- **GIVEN REQUEST**: Go through the listing below and gather every line with the word "object".

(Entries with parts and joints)
***
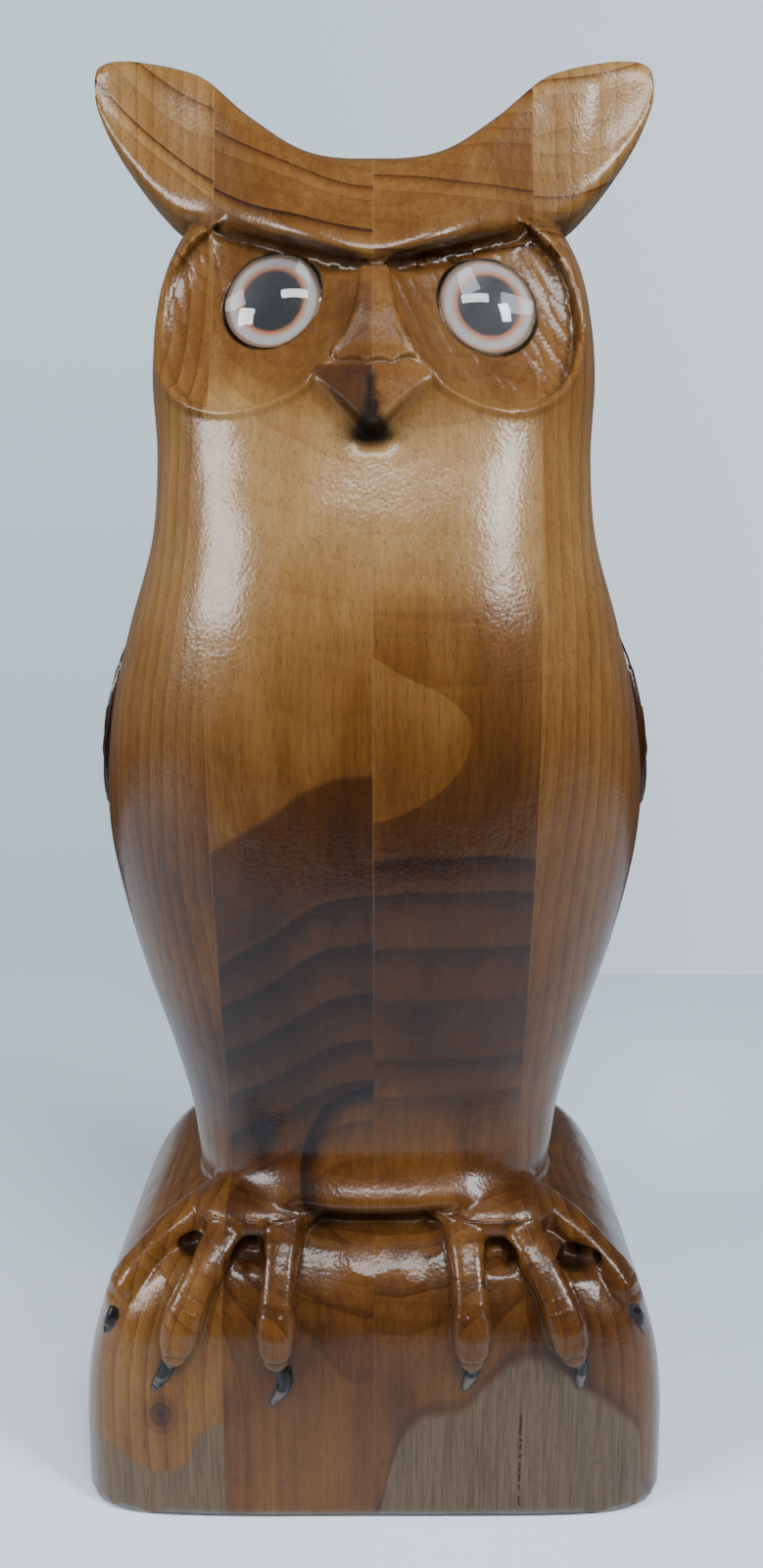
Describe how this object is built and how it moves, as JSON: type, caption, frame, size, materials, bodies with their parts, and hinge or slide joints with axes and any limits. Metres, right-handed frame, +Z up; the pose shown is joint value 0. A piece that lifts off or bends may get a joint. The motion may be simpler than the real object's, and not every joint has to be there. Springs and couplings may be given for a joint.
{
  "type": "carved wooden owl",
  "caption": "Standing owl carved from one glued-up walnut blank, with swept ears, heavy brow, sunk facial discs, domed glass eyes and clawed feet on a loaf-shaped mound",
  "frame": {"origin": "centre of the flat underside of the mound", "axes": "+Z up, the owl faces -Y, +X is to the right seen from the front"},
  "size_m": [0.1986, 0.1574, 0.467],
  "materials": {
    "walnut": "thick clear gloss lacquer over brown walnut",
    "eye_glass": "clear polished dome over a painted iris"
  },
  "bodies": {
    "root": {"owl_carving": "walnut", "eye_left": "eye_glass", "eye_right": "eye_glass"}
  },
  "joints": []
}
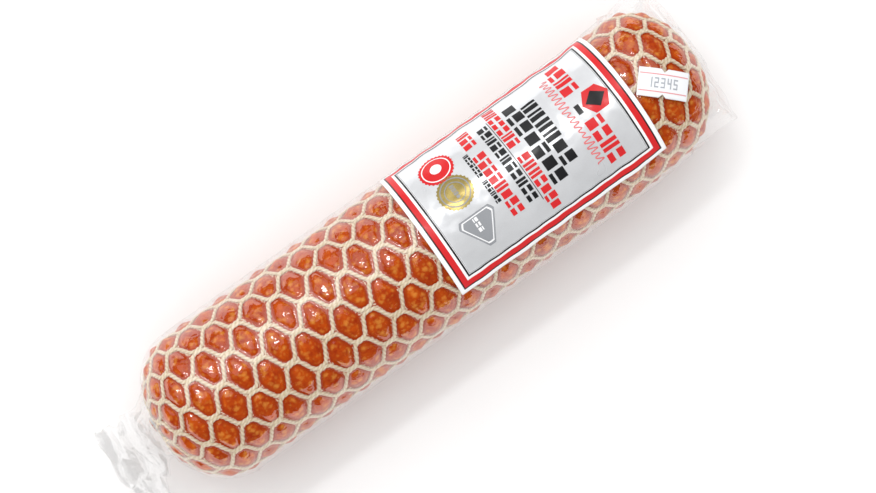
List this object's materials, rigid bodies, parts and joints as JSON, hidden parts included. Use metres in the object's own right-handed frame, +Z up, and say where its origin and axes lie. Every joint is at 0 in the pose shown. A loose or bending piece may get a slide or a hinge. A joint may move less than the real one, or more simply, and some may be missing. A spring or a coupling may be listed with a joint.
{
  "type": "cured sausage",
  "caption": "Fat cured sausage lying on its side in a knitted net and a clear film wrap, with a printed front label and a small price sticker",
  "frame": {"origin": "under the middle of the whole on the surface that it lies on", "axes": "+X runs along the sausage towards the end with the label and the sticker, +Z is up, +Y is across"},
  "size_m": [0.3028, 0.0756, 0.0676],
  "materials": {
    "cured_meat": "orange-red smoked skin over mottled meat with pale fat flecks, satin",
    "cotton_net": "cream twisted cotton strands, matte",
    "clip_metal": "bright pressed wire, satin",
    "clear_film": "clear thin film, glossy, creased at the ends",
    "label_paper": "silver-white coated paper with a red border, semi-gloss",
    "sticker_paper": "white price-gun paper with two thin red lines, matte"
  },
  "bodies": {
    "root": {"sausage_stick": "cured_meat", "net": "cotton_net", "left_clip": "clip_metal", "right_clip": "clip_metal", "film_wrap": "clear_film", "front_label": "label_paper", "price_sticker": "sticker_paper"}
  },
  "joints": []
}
***
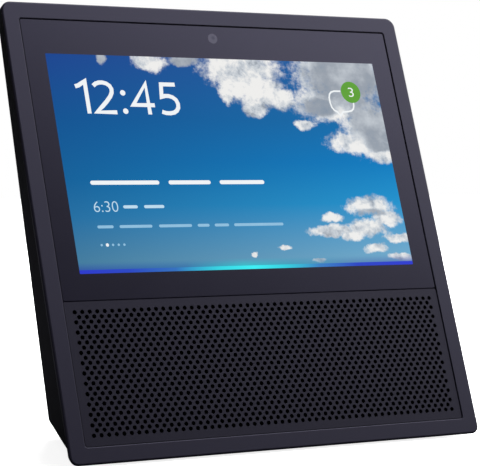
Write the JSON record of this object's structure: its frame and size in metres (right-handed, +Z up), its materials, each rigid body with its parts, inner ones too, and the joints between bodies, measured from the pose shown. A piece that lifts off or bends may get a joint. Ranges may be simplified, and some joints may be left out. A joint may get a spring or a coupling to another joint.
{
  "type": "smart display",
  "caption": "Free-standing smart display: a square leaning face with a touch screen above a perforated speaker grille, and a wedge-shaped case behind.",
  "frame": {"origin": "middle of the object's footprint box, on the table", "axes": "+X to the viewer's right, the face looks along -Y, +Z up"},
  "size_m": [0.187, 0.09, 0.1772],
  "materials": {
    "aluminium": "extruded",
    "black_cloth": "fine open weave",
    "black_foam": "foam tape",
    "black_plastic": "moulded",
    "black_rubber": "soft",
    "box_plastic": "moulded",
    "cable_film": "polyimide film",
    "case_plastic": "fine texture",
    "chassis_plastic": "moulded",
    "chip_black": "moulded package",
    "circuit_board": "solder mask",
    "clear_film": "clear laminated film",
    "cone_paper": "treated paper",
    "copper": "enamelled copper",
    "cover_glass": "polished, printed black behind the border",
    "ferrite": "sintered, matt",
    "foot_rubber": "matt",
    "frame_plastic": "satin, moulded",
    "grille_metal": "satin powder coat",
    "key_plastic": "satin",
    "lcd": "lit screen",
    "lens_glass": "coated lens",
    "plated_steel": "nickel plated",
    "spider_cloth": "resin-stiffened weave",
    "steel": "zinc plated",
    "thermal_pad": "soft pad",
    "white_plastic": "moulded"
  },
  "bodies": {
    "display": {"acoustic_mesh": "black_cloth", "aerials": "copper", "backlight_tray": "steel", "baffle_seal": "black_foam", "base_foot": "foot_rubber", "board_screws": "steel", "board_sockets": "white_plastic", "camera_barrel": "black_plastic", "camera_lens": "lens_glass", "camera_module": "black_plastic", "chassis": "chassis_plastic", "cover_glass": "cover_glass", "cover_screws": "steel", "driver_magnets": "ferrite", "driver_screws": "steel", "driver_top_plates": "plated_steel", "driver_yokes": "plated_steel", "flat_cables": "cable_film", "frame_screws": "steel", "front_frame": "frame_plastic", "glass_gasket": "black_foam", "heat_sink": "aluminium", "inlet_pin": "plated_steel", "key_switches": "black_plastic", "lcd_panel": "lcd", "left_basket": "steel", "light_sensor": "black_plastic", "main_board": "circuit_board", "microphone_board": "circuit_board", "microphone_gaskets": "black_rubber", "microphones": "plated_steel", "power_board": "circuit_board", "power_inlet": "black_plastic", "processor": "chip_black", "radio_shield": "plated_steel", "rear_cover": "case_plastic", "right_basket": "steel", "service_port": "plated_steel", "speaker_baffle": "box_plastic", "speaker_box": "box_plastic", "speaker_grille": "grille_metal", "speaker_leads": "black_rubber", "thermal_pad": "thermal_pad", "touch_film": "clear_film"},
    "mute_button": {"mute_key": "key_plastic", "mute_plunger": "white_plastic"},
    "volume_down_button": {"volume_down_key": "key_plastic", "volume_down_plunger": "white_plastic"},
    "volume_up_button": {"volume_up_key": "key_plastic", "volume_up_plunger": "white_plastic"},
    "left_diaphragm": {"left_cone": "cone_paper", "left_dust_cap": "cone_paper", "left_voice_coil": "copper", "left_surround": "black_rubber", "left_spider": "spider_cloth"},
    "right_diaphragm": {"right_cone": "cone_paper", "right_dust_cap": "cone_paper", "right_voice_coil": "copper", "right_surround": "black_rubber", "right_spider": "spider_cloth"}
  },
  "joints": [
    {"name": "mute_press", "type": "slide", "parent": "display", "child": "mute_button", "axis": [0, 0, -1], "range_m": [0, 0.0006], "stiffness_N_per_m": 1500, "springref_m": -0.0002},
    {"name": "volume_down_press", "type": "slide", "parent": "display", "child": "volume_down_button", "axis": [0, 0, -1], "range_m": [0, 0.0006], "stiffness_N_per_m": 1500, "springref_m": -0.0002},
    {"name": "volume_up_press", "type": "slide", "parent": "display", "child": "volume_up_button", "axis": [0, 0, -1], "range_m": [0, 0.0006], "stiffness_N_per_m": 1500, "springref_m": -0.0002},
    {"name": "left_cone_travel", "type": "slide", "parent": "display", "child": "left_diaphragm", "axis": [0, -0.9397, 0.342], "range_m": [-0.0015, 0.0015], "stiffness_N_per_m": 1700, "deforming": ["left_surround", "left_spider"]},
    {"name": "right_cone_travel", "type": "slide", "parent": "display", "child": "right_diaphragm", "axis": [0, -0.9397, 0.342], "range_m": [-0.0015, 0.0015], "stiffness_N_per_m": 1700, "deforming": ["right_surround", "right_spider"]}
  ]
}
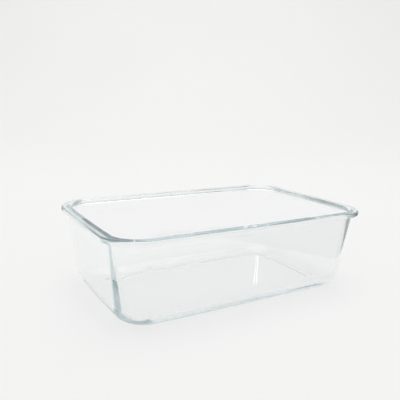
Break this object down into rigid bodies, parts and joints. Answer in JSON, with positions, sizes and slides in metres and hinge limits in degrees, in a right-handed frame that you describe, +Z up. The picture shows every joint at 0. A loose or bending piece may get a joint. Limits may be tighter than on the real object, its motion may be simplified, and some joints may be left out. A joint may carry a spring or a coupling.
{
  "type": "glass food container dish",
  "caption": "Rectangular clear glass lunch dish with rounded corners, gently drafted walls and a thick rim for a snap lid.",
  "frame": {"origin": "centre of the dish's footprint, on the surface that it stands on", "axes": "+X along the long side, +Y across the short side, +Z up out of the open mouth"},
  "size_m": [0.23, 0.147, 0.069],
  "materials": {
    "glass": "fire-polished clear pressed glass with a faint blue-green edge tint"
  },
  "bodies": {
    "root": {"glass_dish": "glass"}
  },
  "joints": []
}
***
- **WORKED ANSWER**:
Describe how this object is built and how it moves, as JSON: type, caption, frame, size, materials, bodies with their parts, and hinge or slide joints with axes and any limits. Metres, right-handed frame, +Z up; the pose shown is joint value 0. A piece that lifts off or bends may get a joint. The motion may be simpler than the real object's, and not every joint has to be there. Springs and couplings may be given for a joint.
List this object's materials, rigid bodies, parts and joints as JSON, hidden parts included. Use metres in the object's own right-handed frame, +Z up, and say where its origin and axes lie. Every joint is at 0 in the pose shown. A loose or bending piece may get a slide or a hinge. A joint may move less than the real one, or more simply, and some may be missing. A spring or a coupling may be listed with a joint.
Write the JSON record of this object's structure: its frame and size in metres (right-handed, +Z up), its materials, each rigid body with its parts, inner ones too, and the joints between bodies, measured from the pose shown. A piece that lifts off or bends may get a joint. Ranges may be simplified, and some joints may be left out. A joint may get a spring or a coupling to another joint.
  "frame": {"origin": "middle of the object's footprint box, on the table", "axes": "+X to the viewer's right, the face looks along -Y, +Z up"},
Break this object down into rigid bodies, parts and joints. Answer in JSON, with positions, sizes and slides in metres and hinge limits in degrees, in a right-handed frame that you describe, +Z up. The picture shows every joint at 0. A loose or bending piece may get a joint. Limits may be tighter than on the real object, its motion may be simplified, and some joints may be left out. A joint may carry a spring or a coupling.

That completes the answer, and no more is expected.